When we look at the universe we find there are two aspects of existence: firstly, life; secondly, the condition which, compared with what we call life, seems to be lifeless. The one aspect of existence we call life, the other aspect we overlook. We divide it into periods and call it time, or we compare it with objects, and call it space.
We say that an object is alive, when it shows some activity and consciousness, meaning that it can move and see and think. An object that cannot see and is not active, we call dead. Whatever seems to be devoid of activity and consciousness is called a thing; when it has consciousness and activity, it is called living.
What is the source of this consciousness and activity? The circulation of the blood, the energy of the movements of the body, the activity of the nerves and muscles – if we could only know what it is that keeps them in action! A person may say that it all goes on mechanically, like a clock, but the clock is not the source of the movement. The mind is the source of the clock; the mind has made the clock, has thought about it, has wound it; it continues to depend upon man to keep it going. Therefore behind ‘clock’ is ‘man’. Even if it only wants winding once a year, still there is man behind it, whom we do not see.
It is the same with the whole mechanism of nature: all is mechanical, and runs according to certain laws, and yet there is a source or origin of things hidden behind it all. As the artist is hidden behind his art, as the scientist is hidden behind his invention, as the mind is hidden behind the body, as the cause is hidden behind the action, so there is always one aspect of life which is hidden behind that other aspect which alone is recognized as life.
Both science and religion show that consciousness has evolved through different stages, from mineral to vegetable, from vegetable to animal, and from animal to humanity. It is regarded as the achievement of modern science that this thought has been reached, but its source lies in the traditions of the past. Rumi’s Masnavi tells us the experience of consciousness from the mineral up to the plant and beyond:
I died as a mineral, and rose a plant,
I died as a plant, and rose again an animal,
I died as an animal, and rose a man.
Why then should I fear to become less by dying?
I shall die once again as a man,
To rise an angel, perfect from head to foot.
Again, when I suffer dissolution as an angel,
I shall become what passes the conception of man.
Science today stops at man, but the poem says that from man I shall rise to be an angel, and from angel I shall ascend to that stage of being which passes man’s comprehension. This poem was written in the thirteenth century. This proves Solomon’s saying, ‘There is nothing new under the sun’. When man discovers something today, he in reality only brings to light something which existed in the past, either as history or as tradition. Even before Rumi one finds this idea in the Qur’an.

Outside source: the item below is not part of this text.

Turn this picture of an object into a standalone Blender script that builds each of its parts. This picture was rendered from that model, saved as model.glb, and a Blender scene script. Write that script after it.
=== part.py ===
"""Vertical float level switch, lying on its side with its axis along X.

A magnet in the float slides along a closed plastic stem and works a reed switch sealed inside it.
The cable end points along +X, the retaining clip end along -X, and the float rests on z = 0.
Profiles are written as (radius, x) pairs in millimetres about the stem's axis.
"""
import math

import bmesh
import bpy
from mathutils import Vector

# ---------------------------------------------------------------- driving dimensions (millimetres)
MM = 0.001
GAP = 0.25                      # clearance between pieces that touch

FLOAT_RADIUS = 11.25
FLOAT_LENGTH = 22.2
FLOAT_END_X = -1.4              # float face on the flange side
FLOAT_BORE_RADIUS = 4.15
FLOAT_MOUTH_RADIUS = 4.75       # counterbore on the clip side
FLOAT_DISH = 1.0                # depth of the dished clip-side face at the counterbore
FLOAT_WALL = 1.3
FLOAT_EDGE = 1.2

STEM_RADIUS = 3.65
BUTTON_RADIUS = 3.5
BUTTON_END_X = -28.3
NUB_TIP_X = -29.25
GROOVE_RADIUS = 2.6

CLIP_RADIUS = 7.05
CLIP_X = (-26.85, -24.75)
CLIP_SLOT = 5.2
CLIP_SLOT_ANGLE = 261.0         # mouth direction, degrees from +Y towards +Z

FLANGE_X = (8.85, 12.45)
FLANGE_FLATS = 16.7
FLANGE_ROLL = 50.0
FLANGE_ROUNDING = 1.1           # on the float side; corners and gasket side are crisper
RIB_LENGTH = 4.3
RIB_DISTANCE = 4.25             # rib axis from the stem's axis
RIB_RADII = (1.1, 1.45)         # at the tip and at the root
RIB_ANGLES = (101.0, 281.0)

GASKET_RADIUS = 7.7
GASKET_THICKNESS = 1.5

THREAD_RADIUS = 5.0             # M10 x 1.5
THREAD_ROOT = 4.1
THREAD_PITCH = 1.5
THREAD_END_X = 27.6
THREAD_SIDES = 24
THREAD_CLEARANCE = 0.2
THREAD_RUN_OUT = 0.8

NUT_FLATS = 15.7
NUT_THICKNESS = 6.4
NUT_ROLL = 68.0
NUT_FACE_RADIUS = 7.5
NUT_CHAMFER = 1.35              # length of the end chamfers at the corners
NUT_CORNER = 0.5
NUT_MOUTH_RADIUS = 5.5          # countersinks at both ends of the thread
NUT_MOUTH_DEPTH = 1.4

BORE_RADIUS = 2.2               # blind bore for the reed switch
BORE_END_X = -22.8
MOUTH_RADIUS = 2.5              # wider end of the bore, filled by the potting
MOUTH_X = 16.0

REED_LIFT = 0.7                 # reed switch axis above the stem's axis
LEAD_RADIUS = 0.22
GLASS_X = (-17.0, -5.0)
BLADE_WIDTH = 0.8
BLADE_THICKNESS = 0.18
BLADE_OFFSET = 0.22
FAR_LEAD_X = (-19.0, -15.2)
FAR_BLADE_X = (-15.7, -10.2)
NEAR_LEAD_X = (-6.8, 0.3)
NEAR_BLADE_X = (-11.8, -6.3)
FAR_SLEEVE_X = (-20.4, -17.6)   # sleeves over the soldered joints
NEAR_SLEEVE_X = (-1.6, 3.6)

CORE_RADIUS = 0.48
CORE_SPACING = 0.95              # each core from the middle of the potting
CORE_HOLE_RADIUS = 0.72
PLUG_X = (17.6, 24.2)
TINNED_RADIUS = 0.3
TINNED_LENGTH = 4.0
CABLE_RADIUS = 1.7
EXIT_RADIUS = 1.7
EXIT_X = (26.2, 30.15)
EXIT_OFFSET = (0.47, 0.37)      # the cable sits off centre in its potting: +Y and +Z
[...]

What can we learn from this? Every activity which we call ‘life’ has sprung from a source that is silent, and will always be silent; and every activity, however different in aspect, peculiar to itself, and unlike others in its effect, is still the activity of a tiny part of that life which is as wide as the ocean. Call it world, universe, nation, country, race, community, one individual, or only a particle, an atom–its activity, its energy springs in each case from one inseparable and eternal silent aspect of life. And it has not only sprung from it, but it also resolves itself into it. One throws a pebble into the water, water that is still and calm; there comes an activity, it comes for one moment, and then it vanishes. Into what does it vanish? It vanishes into the same silence in which the water was before. Water is a substance that is active by nature, and the silence, the stillness, the calmness that it shows is just the original state, the effect of its original source. This means that the natural inclination of every thing and every being is silence, because it has come from silence, and yet it is active, because it is activity that produces activity; and its end is silence.
Therefore sages, mystics, and philosophers who have probed into the depths of life have seen that what we call life is death, and that what we call no life is the real life.
A Hindustani poet says, ‘Raise your eyes, friend, from what you call life to that which perhaps you do not recognize as life, and then you will find that what you had once called life is nothing but death, and what you thought was nothing, is really life’.